SMEs call on the EU to unleash innovation: protecting trade secrets is no excuse to water down the Data Act

  • Big Tech and industrial incumbents are lobbying the EU Council and Parliament to lock in consumers and businesses in their closed-off data environments

  • By amending the Data Act proposed by the Commission, the lobbies use over-claims of trade secrets to prevent access to data by SME innovators and stifle competition

  • Access to data in the after-sales markets as proposed by the Commission’s Data Act opens market competition triggering innovation by SMEs and independent companies

The Data Act is a fundamental piece of legislation within the European Data Strategy which sets forth rules to allow users of connected devices to gain access to the data they generate.

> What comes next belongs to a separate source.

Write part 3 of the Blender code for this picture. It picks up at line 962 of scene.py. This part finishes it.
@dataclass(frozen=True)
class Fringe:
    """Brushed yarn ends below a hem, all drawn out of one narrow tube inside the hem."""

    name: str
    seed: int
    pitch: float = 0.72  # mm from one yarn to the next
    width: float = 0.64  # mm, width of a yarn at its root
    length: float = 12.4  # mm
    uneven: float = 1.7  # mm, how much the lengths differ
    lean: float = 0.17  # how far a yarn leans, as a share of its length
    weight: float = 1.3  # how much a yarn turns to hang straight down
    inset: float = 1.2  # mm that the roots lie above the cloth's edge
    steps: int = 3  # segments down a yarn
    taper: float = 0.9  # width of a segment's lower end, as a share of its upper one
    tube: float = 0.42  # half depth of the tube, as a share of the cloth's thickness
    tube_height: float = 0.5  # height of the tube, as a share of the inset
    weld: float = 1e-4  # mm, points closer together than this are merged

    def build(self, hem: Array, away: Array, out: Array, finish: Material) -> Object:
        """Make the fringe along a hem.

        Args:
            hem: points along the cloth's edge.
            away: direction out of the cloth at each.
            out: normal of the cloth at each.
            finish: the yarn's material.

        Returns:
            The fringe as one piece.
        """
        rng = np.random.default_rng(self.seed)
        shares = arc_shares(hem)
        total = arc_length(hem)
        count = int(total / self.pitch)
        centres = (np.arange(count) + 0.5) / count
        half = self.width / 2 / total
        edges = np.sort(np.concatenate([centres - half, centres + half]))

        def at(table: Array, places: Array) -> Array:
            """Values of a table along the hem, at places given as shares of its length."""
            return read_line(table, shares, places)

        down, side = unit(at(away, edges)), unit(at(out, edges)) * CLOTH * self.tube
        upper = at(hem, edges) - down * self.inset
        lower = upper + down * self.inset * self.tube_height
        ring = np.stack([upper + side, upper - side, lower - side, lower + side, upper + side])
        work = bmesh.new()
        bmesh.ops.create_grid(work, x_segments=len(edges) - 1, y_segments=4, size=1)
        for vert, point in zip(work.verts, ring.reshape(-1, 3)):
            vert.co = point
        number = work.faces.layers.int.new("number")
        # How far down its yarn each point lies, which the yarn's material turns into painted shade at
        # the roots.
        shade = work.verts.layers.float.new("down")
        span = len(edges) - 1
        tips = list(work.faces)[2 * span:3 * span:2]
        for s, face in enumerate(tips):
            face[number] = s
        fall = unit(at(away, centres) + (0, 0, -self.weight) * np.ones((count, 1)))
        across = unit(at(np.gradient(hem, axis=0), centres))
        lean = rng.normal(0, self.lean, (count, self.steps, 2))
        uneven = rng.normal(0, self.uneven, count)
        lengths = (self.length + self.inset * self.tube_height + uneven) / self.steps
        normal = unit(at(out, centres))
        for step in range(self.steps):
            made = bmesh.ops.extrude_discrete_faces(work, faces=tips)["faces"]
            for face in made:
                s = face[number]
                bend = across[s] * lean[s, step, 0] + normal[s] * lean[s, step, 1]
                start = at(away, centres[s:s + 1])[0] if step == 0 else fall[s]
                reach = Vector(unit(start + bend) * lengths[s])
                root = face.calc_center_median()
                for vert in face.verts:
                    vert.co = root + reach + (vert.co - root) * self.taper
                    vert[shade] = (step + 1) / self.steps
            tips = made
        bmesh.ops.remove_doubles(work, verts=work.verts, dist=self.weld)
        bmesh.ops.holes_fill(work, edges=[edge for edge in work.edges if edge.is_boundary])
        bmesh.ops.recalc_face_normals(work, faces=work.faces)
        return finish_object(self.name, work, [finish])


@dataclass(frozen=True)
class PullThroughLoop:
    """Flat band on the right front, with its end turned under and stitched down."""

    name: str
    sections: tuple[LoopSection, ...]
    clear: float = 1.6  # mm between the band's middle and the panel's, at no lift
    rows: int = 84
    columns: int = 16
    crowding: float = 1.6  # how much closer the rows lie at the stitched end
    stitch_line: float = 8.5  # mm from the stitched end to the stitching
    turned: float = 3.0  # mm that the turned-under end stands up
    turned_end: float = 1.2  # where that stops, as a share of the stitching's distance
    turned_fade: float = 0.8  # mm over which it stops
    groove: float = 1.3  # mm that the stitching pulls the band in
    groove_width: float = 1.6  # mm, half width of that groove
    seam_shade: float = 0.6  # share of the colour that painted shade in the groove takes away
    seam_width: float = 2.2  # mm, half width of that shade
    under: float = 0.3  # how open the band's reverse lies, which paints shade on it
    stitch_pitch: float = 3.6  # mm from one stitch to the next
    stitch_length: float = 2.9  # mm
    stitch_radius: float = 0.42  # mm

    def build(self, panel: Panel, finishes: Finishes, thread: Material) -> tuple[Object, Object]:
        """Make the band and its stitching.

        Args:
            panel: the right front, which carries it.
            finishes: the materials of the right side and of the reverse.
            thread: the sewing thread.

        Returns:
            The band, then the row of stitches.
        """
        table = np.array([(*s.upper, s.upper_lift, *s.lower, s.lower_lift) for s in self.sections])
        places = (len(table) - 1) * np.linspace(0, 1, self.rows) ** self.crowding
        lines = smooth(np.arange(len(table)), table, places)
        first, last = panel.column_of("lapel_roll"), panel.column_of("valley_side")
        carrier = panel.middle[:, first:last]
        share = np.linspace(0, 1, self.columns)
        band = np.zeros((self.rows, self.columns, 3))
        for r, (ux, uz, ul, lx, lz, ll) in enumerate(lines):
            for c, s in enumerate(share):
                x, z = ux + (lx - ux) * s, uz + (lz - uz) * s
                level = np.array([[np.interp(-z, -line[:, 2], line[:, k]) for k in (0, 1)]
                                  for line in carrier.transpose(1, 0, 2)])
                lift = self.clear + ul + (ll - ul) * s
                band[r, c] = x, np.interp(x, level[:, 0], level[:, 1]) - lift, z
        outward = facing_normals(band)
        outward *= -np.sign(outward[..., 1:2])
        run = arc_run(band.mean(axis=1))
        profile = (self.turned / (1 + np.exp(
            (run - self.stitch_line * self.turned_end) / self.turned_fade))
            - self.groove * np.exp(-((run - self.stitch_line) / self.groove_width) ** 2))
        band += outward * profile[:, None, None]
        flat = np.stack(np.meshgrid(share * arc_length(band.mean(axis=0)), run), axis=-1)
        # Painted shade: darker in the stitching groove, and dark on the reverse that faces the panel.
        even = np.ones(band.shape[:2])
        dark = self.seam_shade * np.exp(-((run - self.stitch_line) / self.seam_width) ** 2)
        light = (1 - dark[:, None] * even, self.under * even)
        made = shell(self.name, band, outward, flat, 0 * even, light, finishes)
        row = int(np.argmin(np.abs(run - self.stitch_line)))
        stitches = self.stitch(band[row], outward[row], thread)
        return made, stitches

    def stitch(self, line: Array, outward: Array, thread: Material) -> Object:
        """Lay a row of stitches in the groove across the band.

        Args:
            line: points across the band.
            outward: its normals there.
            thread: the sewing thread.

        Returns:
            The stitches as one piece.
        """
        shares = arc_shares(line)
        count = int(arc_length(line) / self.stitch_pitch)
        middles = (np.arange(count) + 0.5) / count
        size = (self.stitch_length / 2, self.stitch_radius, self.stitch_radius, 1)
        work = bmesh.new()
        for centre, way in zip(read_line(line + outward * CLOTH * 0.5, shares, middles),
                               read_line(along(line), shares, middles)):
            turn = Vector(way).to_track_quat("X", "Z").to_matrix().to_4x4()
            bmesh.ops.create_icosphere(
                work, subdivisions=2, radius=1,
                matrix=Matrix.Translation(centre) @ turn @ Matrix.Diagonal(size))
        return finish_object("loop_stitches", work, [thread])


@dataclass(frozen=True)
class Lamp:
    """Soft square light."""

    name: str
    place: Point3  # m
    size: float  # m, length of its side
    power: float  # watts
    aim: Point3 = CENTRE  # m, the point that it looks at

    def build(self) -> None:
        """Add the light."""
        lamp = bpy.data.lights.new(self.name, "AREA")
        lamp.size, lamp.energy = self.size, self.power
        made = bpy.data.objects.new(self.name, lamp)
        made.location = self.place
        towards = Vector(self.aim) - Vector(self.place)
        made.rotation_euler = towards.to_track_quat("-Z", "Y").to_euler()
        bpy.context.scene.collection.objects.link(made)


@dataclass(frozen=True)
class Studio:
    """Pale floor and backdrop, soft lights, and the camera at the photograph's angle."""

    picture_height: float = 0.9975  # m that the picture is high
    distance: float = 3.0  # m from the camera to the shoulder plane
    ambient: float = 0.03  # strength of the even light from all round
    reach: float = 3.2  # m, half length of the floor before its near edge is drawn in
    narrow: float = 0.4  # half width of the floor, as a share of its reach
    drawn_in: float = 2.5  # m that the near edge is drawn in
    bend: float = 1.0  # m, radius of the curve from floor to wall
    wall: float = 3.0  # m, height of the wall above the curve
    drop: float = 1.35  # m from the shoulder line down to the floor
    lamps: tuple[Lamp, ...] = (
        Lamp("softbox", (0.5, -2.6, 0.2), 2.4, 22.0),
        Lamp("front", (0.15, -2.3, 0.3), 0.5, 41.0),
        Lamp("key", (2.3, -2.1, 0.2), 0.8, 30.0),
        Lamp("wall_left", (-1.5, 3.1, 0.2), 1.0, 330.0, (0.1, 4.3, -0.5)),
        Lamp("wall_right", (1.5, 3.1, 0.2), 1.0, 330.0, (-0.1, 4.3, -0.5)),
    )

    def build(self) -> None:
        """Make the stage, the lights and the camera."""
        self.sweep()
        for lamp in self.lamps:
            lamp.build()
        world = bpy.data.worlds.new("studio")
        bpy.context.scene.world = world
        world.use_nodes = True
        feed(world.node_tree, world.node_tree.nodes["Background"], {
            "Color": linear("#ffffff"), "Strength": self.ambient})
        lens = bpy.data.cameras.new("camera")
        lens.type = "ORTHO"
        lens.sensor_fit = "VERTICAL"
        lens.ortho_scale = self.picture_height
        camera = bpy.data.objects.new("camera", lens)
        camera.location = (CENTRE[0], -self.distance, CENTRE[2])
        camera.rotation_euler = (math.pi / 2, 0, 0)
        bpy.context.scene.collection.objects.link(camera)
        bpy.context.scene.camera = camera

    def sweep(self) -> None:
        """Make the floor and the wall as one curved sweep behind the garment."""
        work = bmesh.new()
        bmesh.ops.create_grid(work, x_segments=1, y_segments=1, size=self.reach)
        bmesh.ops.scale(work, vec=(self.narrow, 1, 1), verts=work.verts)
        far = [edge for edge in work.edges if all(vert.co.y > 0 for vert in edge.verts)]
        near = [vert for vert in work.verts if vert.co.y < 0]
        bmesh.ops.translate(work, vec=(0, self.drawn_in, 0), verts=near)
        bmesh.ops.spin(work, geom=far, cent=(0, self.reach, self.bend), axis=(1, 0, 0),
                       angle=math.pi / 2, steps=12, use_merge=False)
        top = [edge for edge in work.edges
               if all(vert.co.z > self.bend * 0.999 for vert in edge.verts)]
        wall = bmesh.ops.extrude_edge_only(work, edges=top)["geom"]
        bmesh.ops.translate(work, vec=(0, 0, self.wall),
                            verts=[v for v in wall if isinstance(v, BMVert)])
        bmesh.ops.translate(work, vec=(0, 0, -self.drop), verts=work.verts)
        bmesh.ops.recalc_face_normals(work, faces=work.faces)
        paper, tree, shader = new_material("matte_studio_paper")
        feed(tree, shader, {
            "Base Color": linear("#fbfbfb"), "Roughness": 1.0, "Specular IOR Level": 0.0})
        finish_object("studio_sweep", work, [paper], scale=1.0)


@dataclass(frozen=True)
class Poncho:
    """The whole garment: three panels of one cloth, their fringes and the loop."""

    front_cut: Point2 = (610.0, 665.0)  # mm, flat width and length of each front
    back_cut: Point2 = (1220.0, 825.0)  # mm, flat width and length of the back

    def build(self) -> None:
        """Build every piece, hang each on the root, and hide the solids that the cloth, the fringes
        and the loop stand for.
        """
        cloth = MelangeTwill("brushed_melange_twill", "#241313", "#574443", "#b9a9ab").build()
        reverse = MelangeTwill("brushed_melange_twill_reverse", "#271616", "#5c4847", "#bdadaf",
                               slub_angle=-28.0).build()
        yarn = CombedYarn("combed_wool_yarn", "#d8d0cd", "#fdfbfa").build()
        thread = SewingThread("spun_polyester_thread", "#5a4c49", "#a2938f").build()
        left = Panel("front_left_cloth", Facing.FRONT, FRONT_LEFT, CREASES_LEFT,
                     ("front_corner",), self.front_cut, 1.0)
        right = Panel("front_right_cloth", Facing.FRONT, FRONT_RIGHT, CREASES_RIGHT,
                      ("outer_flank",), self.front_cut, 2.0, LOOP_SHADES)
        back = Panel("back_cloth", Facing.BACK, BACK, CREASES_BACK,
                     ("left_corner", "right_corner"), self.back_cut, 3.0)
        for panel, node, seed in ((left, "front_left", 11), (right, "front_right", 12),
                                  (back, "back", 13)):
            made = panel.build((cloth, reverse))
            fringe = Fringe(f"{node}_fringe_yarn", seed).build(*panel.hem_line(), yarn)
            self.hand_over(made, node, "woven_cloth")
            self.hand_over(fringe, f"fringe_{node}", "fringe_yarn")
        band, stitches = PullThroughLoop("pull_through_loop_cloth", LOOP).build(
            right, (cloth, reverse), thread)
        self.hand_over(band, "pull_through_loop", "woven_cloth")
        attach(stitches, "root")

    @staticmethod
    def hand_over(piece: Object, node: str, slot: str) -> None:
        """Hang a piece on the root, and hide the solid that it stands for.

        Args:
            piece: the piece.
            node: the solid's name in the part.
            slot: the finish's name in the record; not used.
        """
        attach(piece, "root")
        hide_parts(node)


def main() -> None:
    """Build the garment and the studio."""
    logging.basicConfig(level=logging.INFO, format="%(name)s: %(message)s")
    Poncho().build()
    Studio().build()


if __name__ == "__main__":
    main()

By having access to the data they produce, consumers and businesses would not be locked-in by the manufacturers  in the after-sales market. Any independent company could offer innovative services to the user of a machine or a device. In a competitive after-sales market, data driven innovation services would make products last longer and be more sustainable, improve safety by making maintenance and reparation more efficient, lower costs for consumers.

While the trilogue negotiations among the EU´s co-legislators are ongoing, there is a risk that data holders, such as Big Tech and incumbent companies, are given means to obstruct data sharing. Therefore, the upcoming EU rules on data-sharing could end up having only little added value.

The European DIGITAL SME Alliance considers that EU decision makers should not lose sight of the core purpose of the Data Act, which is to ensure that data users – businesses and consumers – can benefit from the data economy.

Digital SMEs stand close to the essence of the Data Act, because it gives SMEs the right to use the data they produce. Business-to-Business (B2B) data sharing enables the development of data-driven innovative services contributing to the digital and green transitions. This is not only important for SMEs’ competitiveness, but it is essential for innovation itself.

As the trilogue process continues, the issue of how to protect commercially sensitive information when sharing data with another company remains a sensitive point. Big tech and incumbent companies have been lobbying the EU institutions since February by signing several letters using the trade secrets issue as an excuse to undermine the Data Act. Trade secrets are a crucial component to businesses’ competitive advantage. However, decision-makers must not allow data holders to exploit trade secrets and abuse such safeguards to avoid sharing access to co-generated data and undermine the aims of the Data Act.

Safeguard mechanisms must be the exception, not the rule, and therefore it is important that it becomes impossible for data holders to unilaterally reject data access requests. Instead, the co-legislators should opt for confidentiality obligations that safeguard the disclosure of data. Such an approach will create the incentive for manufacturers to code the collections of data in ways that raw data does not reveal any inferred information and does not end up disclosing any trade secrets.

Maximising the opportunities from enabling access to data to SMEs in the secondary data markets means opening the door to innovation and making Europe a Digitally Sovereign continent.

Data is key to disclose bottom-up digital innovation. DIGITAL SME calls for retaining the essence of the Data Act to help realising the data economy in Europe and the innovative power of SMEs, which represent 99% of the Single Market. To this end, it is essential that innovation through data market solutions is promoted by ensuring fairness and access to data through the Data Act.